Geen lofdicht wort van my u opgedragen,
Dat is geen werk van myn genegentheyd;
Gy schiept ook noit in vleiery behagen,
Maar achtze voor onduldbaere ydelheid.
Myn zegenwensch gevalle uw zedige ooren,
O ware beelt van onzer oud'ren deugt,
En van hun kroost onze oudste en eerstgeboren;
Die ons met lust een voorbeelt, steun, en vreugt
Verstrekt; en mag myn wensch u overkomen,
Zoo blyftge vry van tegenspoet en druk,
Zoo worde ramp en onheil weggenomen,
En al wat meer kan hindren uw geluk.
'K Wensch, dat een vloet van onuitputbre weelde
U toevloeie uyt des hemels milden schoot,
Dat gy geniet, wat zich oit hart verbeelde,
Of wat oit mensch van 's Heeren gunst genoot.

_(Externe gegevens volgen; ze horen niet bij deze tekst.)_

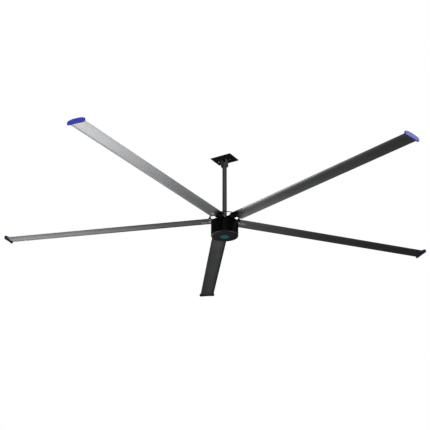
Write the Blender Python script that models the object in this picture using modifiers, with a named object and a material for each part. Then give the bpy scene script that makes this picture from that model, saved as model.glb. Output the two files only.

'K wensch, dat uw deugd met glinsterende stralen
Voor ieders oog tot voordeel lichten mag,
En dat de zon nog zeswerf twalefmalen
Uw hooft beschyne op uw' geboortedag.
Tot blydschap van uw' echtgenoot, myn Broeder,
En eere van uw aangename kroost.
Dat volge steeds het voetspoor van de moeder;
En worde u zoo tot zegen, vreugd en troost.
'K wensch, dat noit twist uw zuivere eendragt schende,
Maar dat gy lang in vreugd en vrede saam
Moogt leven, en uw voorspoed noit volende.
Geen lastertong braek op uw' goeden naam
Haar zwadder uit. d' alvoênde Heer hier boven
Bestraale u door zyn lieflyk aangezicht,
Met eenen glans, die nimmer zal verdoven,
Waar voor alle aerdsche en yd'le luister zwicht.
| |
[pagina 80]
| |
Tot dat uw ziel ver' boven d' aardsche zaken,
Verheven, en ontsteken door de vlam
Des heiligdoms, in 't eeuwig licht zal naken
Tot God, van wien zy eerst haar oorspronk nam.
Die zuivre bron des levens schenk het leven
Aan mynen wensch, op dat die niet versterf;
Maar datge uw ziel met my aan God moogt geven,
En ik met u het eeuwig heil verwerf.